The first time I marked my rod was with a brand new barrel. I wanted to make sure the ball was seated on the powder, so I threw the rod down, then bounced it to ensure there was no air gap. I marked the rod. This is all I have ever seen anyone do. However, my ball/patch combo is so tight, I have to really work hard just to get it to move, and when it does, it moves in 4-5" spurts. There's no way it would go down using my fingers. I could never get it to the point where I could feel it 'grinding' the powder underneath, however I can get it 'just' seated on the powder. I don't know I this is safe, however. I have heard the benefits of packing the load were of questionable benefit, so that's why I asked the first time. I suppose it's better to be safe than to leave a gap.
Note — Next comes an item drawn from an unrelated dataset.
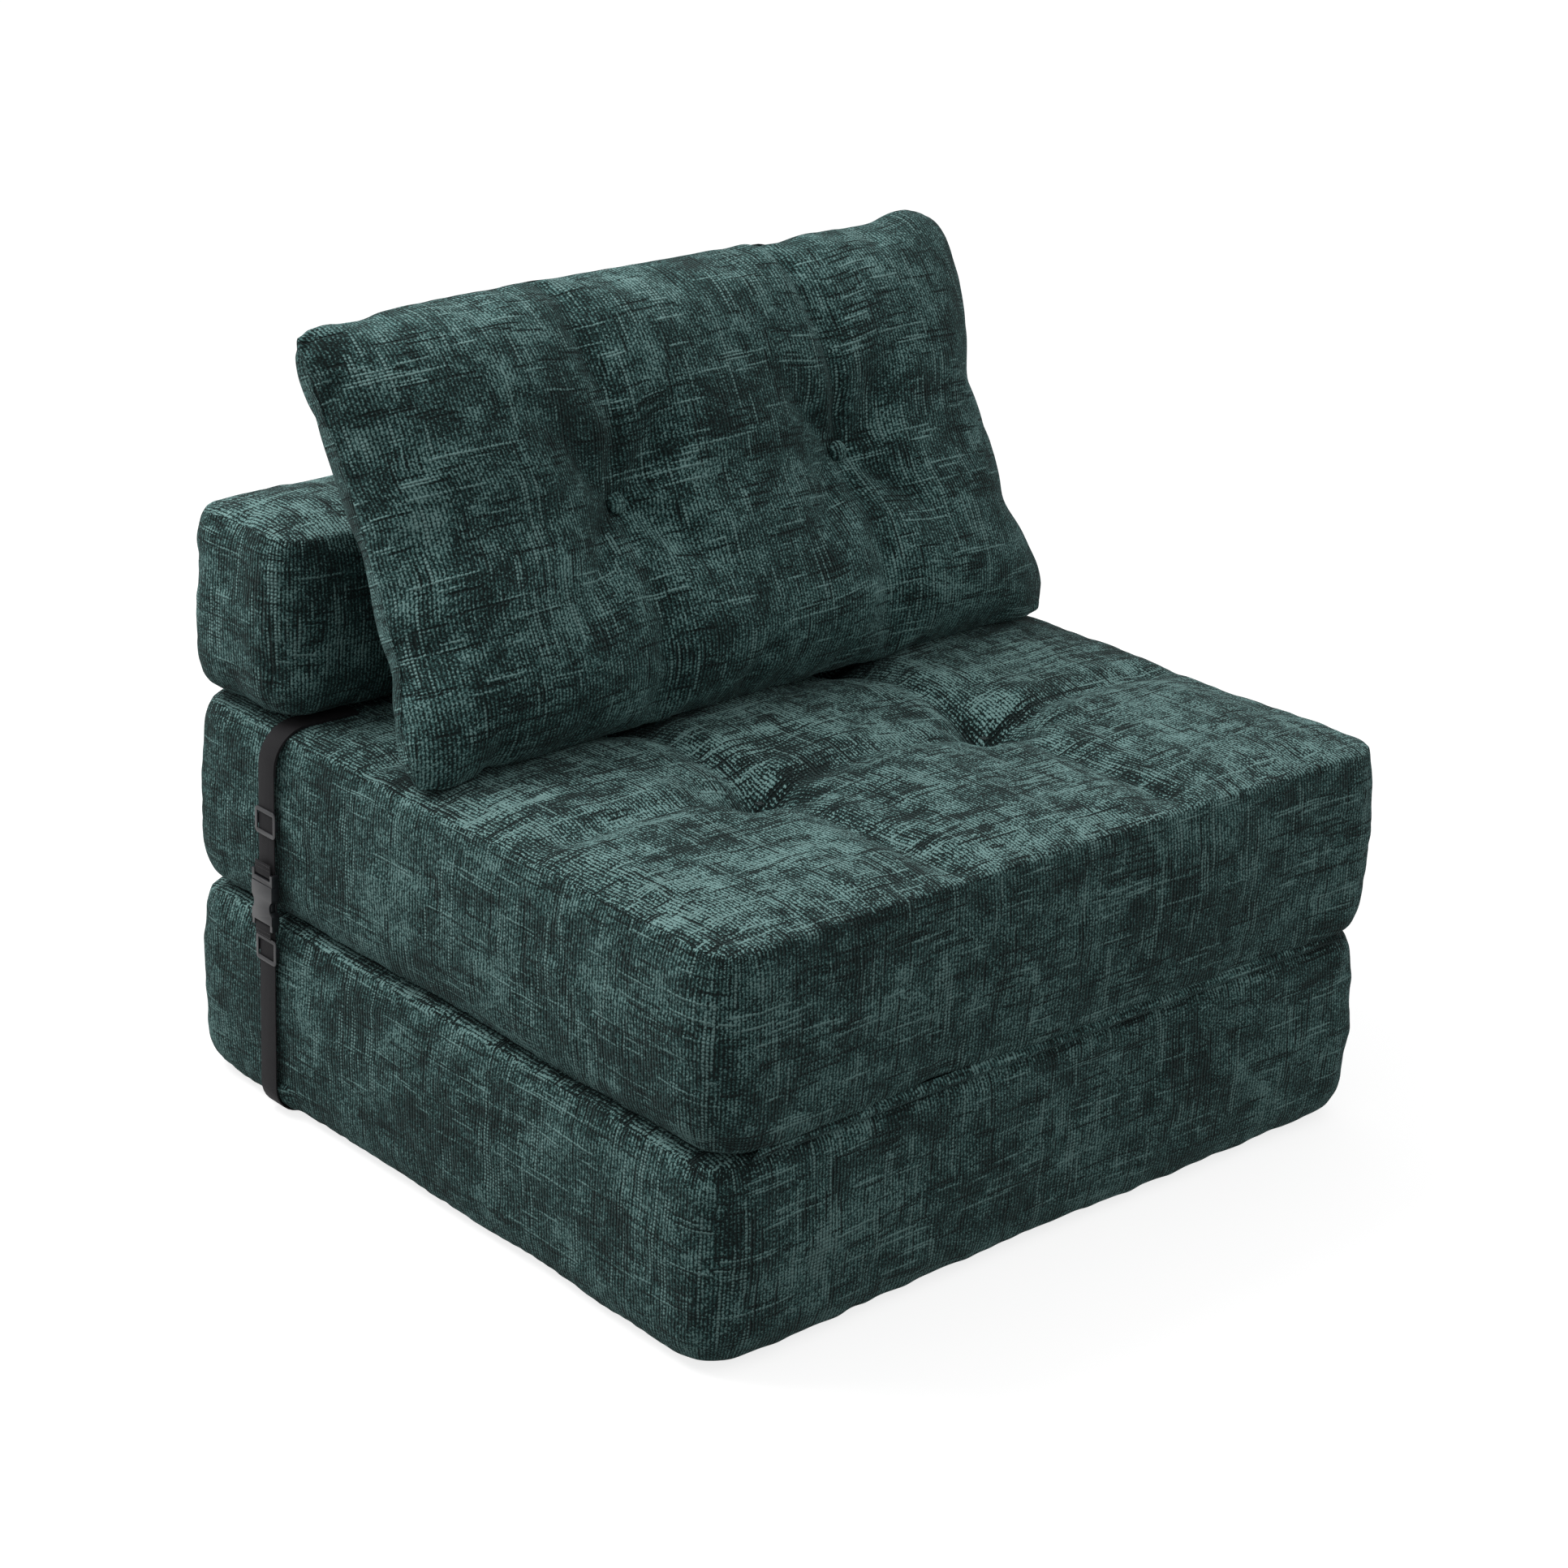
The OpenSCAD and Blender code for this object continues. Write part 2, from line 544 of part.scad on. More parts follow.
// The pillow's back touches the bolster: y of the bolster's front at the height z
function bolster_front(z) = bolster_y0 + side_swell * (z > bolster_z1 - edge_r ? 1 : 0)
  + edge_in(max(bolster_z1 - z, 0), edge_r);
pillow_y = min([
  for (a = [-0.9:0.1:0.9], b = [-0.6:0.04:0.4])
    let (p = loose_point(a, b, 1, 0))
    if (p[2] < bolster_z1) bolster_front(p[2]) - soft_gap - p[1]]);
function pillow_point(a, b, way, shrink) = loose_point(a, b, way, shrink) + [0, pillow_y, 0];
module pillow_form(ax, by, shrink) {
  nx = len(ax);
  ny = len(by);
  spots = rim(ax, by);
  n = len(spots);
  inner = (nx - 2) * (ny - 2);
  points = concat(
    [for (s = spots) pillow_point(s[0], s[1], 0, shrink)],
    [for (way = [-1, 1], j = [1:1:ny - 2], i = [1:1:nx - 2]) pillow_point(ax[i], by[j], way, shrink)]);
  // The back's inner points come after the front's
  function at(i, j, back) = let (g = grid_index(i, j, nx, ny, 0)) g < n ? g : g + back * inner;
  faces = [
    for (back = [0, 1], j = [0:1:ny - 2], i = [0:1:nx - 2], half = [0, 1])
      let (
        c = [for (g = [[0, 0], [0, 1], [1, 1], [1, 0]]) at(i + g[0], j + g[1], back)],
        t = half == 0 ? [c[0], c[1], c[2]] : [c[0], c[2], c[3]]
      )
      back == 1 ? [t[2], t[1], t[0]] : t];
  polyhedron(points, faces);
}
// Places of the grid's lines across the pillow, with some round each button, and up its slope
function button_lines(steps) = [for (s = [-1, 1], d = steps) (button_shift + s * button_x + d) / half_mid];
step_b = tuft_flat * 2 / pillow_h;
pillow_ax = sorted(concat(
  button_lines([-tuft_flat * 2.5, -tuft_flat, tuft_flat, tuft_flat * 2.5]),
  [-1, -0.98, -0.94, -0.84, -0.7, -0.54, button_shift / half_mid, 0.6, 0.74, 0.87, 0.95, 0.98, 1]));
pillow_by = [-1, -0.96, -0.86, -0.66, -0.4, -step_b, step_b, 0.4, 0.66, 0.86, 0.96, 1];
fill_ax = sorted(concat(
  button_lines([-tuft_flat * 1.5, tuft_flat * 1.5]), [-1, -0.96, -0.85, -0.66, 0.7, 0.86, 0.96, 1]));
fill_by = [-1, -0.94, -0.75, -0.45, -1.5 * step_b, 1.5 * step_b, 0.45, 0.75, 0.94, 1];
// Room for the cord of each pair of buttons
module cord_rooms() {
  at_buttons() translate([0, -pillow_front_swell, 0]) rotate([-90, 0, 0])
    cylinder(r = cord_r + 0.5, h = pillow_front_swell + pillow_back_swell);
}
// The pillow's zip lies on the low part of its back
pillow_zip_b = -0.62;
zip_v = pillow_h / 2 + pillow_zip_b * (pillow_h / 2 - pillow_draw / 3);
function back_swell_at(b) = pillow_swell(0, b, pillow_back_swell, button_waist);
zip_slope = atan((back_swell_at(pillow_zip_b + 0.02) - back_swell_at(pillow_zip_b - 0.02)) / (0.02 * pillow_h));
module on_pillow_zip() {
  sag = 0.6;
  on_pillow() translate([0, back_swell_at(pillow_zip_b) - sag, zip_v]) rotate([-zip_slope, 0, 0]) children();
}

// Covered button: a low rim below a dome
module button(dome) {
  rim_h = 2;
  top = [for (a = [0, 28, 52, 74, 90]) [button_r * sin(a), rim_h + (dome - rim_h) * cos(a)]];
  rotate_extrude() polygon(concat([[0, 0]], top, [[button_r - 0.8, 0]]));
}

module base_cover() {
  color(fabric_side) difference() {
    base_block(0);
    base_block(cover_t);
  }
}
module base_foam() { color(foam_colour) base_block(cover_t + foam_fit); }
module base_zip() { color(webbing_colour) translate([0, back_y, base_zip_z]) zip_chain(zip_l); }
module base_zip_slider() { color(plastic_colour) translate([0, back_y, base_zip_z]) zip_slider(zip_l); }
module front_hinge_strip() { hinge_strip(front_y, side_swell, 1, base_h, seat_z0); }
module left_lower_strap() { lower_strap(left); }
module right_lower_strap() { lower_strap(right); }
module left_lower_adjuster() { adjuster(left, lower_adjuster_z); }
module right_lower_adjuster() { adjuster(right, lower_adjuster_z); }
module left_buckle_socket() { buckle_socket(left); }
module right_buckle_socket() { buckle_socket(right); }
module seat_cover() {
  color(fabric_top) difference() {
    seat_form();
    seat_block(cover_t);
  }
}
module seat_foam() { color(foam_colour) seat_block(cover_t + foam_fit); }
module seat_tuft_stitches() {
  color(fabric_side) for (sx = [-1, 1], sy = [-1, 1]) {
    x = sx * seat_tuft_x;
    y = middle_y + sy * seat_tuft_y;
    translate([x, y, seat_top(x, y) + soft_gap]) cylinder(r = stitch_r, h = stitch_h);
  }
}
module seat_zip() { color(webbing_colour) translate([0, back_y, seat_zip_z]) zip_chain(zip_l); }
module seat_zip_slider() { color(plastic_colour) translate([0, back_y, seat_zip_z]) zip_slider(zip_l); }
module left_upper_strap() { upper_strap(left); }
module right_upper_strap() { upper_strap(right); }
module left_upper_adjuster() { adjuster(left, upper_adjuster_z); }
module right_upper_adjuster() { adjuster(right, upper_adjuster_z); }
module left_buckle_plug() { buckle_plug(left); }
module right_buckle_plug() { buckle_plug(right); }
module left_plug_front_arm() { plug_arm(left, -1); }
module left_plug_rear_arm() { plug_arm(left, 1); }
module right_plug_front_arm() { plug_arm(right, -1); }
module right_plug_rear_arm() { plug_arm(right, 1); }
module rear_hinge_strip() { hinge_strip(back_y, 0, -1, seat_z1, bolster_z0); }
module bolster_cover() {
  color(fabric_side) difference() {
    bolster_block(0);
    bolster_block(cover_t);
  }
}
module bolster_foam() { color(foam_colour) bolster_block(cover_t + foam_fit); }
module bolster_zip() { color(webbing_colour) translate([0, back_y, bolster_zip_z]) zip_chain(zip_l); }
module bolster_zip_slider() { color(plastic_colour) translate([0, back_y, bolster_zip_z]) zip_slider(zip_l); }
module pillow_cover() {
  color(fabric_top) difference() {
    pillow_form(pillow_ax, pillow_by, 0);
    pillow_form(fill_ax, fill_by, pillow_wall);
    cord_rooms();
  }
}
module pillow_filling() {
  color(foam_colour) difference() {
    pillow_form(fill_ax, fill_by, pillow_wall + 3);
    cord_rooms();
  }
}
module pillow_front_buttons() {
  color(fabric_side) at_buttons()
    translate([0, -button_waist / 2 - soft_gap, 0]) rotate([90, 0, 0]) button(button_h);
}
module pillow_back_buttons() {
  color(fabric_side) at_buttons()
    translate([0, button_waist / 2 + soft_gap, 0]) rotate([-90, 0, 0]) button(button_h);
}
module pillow_tuft_cords() {
  color(webbing_colour) at_buttons()
    translate([0, -button_waist / 2, 0]) rotate([-90, 0, 0]) cylinder(r = cord_r, h = button_waist);
}
module pillow_zip() { color(webbing_colour) on_pillow_zip() zip_chain(pillow_zip_l); }
module pillow_zip_slider() { color(plastic_colour) on_pillow_zip() zip_slider(pillow_zip_l); }

base_cover();
base_foam();
base_zip();
base_zip_slider();
front_hinge_strip();
left_lower_strap();
right_lower_strap();
left_lower_adjuster();
right_lower_adjuster();
left_buckle_socket();
right_buckle_socket();
seat_cover();
seat_foam();
seat_tuft_stitches();
seat_zip();
seat_zip_slider();
left_upper_strap();
right_upper_strap();
left_upper_adjuster();
right_upper_adjuster();
left_buckle_plug();
right_buckle_plug();
left_plug_front_arm();
left_plug_rear_arm();
right_plug_front_arm();
right_plug_rear_arm();
rear_hinge_strip();
bolster_cover();
bolster_foam();
bolster_zip();
bolster_zip_slider();
pillow_cover();
pillow_filling();
pillow_front_buttons();
pillow_back_buttons();
pillow_tuft_cords();
pillow_zip();
pillow_zip_slider();
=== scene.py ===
# %% [markdown]
# A folding sofa bed in chenille.
# Three foam blocks in zipped fabric covers lie on each other: a base, a seat and a bolster.
# A loose pillow with two covered buttons leans on the bolster. A webbing strap with a buckle on
# each side holds the fold shut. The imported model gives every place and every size. This script
# gives the pieces their cloth, folds, stitches and finish.

import math

import bmesh
import bpy
import numpy as np
from mathutils import Matrix, Vector


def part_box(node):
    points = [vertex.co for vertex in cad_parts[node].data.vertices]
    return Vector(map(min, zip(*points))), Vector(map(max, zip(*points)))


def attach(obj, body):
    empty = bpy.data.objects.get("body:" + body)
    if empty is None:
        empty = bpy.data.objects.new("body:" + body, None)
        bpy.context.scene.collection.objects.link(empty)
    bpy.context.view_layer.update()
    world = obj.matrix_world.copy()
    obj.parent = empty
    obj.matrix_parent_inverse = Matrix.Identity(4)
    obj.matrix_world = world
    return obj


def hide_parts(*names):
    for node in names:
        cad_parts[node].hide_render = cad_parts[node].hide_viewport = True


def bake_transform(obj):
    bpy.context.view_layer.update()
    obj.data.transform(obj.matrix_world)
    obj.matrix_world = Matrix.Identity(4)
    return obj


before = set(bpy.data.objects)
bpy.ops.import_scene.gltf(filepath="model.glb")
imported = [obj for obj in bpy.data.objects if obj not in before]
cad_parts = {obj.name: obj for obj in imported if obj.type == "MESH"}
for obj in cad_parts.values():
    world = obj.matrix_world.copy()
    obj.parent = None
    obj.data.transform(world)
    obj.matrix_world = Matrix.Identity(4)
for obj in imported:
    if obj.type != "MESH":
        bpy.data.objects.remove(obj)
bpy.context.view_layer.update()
MM = 0.001

# %% [markdown]
# The camera stands to the left of the front, a little above the sofa, as the photographer's did.
# Its place and turn come from fitting the corners of the blocks. A long lens keeps the lines
# nearly parallel. A camera looks along its own -Z, so its matrix is built from three axes.

# %% The camera
CAMERA_PLACE = Vector((-2.1381, -2.2980, 1.5660))
CAMERA_YAW = 0.7466
CAMERA_PITCH = 0.3725
CAMERA_ROLL = 0.0475
CAMERA_LENS = 80.44
CAMERA_SHIFT = (0.00352, -0.01025)


def add_camera():
    """Makes the camera from its place, yaw, pitch and roll."""
    lens = bpy.data.cameras.new("camera")
    lens.lens = CAMERA_LENS
    lens.sensor_width = 36
    lens.shift_x, lens.shift_y = CAMERA_SHIFT
    lens.clip_end = 100
    ahead = Vector((
        math.sin(CAMERA_YAW) * math.cos(CAMERA_PITCH),
        math.cos(CAMERA_YAW) * math.cos(CAMERA_PITCH),
        -math.sin(CAMERA_PITCH)))
    level = Vector((math.cos(CAMERA_YAW), -math.sin(CAMERA_YAW), 0))
    upright = level.cross(ahead)
    side = math.cos(CAMERA_ROLL) * level + math.sin(CAMERA_ROLL) * upright
    top = -math.sin(CAMERA_ROLL) * level + math.cos(CAMERA_ROLL) * upright
    camera = bpy.data.objects.new("camera", lens)
    turn = Matrix((side, top, -ahead)).transposed().to_4x4()
    camera.matrix_world = Matrix.Translation(CAMERA_PLACE) @ turn
    bpy.context.scene.collection.objects.link(camera)
    bpy.context.scene.camera = camera


add_camera()
print("camera at", [round(x, 3) for x in CAMERA_PLACE])

# %% [markdown]
# Node trees are easier to read as sums. The small class below wraps a node's output, so that
# a + b or 1 - mask adds a Math node. One method adds any other node from its type, its settings
# and the values or links of its sockets.

# %% Sums of shader sockets


class Sum:
    """An output socket that can take part in plain sums of numbers."""

    def __init__(self, maker, socket):
        self.maker = maker
        self.socket = socket

    def math(self, operation, *others):
        values = dict(enumerate((self,) + others))
        return self.maker.add("ShaderNodeMath", {"operation": operation}, values)

    def __add__(self, other):
        return self.math("ADD", other)

    def __radd__(self, other):
        return self.math("ADD", other)

    def __sub__(self, other):
        return self.math("SUBTRACT", other)

    def __rsub__(self, other):
        return self.maker.add("ShaderNodeMath", {"operation": "SUBTRACT"}, {0: other, 1: self})

    def __mul__(self, other):
        return self.math("MULTIPLY", other)

    def __rmul__(self, other):
        return self.math("MULTIPLY", other)

    def __truediv__(self, other):
        return self.math("DIVIDE", other)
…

I don't plan on firing a lot of shots in a short while, I just would liek to become good at the best method possible for consistency's sake. I will try a thinner (.015) patch tomorrow at the range.
 
Although what I am about to say will in no way amount to completely explaining the 3/16" that you make up by ramming or bouncing, I will say that I do believe at least some large part of bringing the ramrod mark into alignment with the muzzle can be attributed to mashing the lead ball into a somewhat flattened lead ball. Be careful that this is not wht is actually happening, because that element alone is what can contribute greatly to the groups opening up.

Just my two cents. I've been shooting BP since at least 1979 or so, so maybe that two cents might be worth a nickel or so by now. We'll see.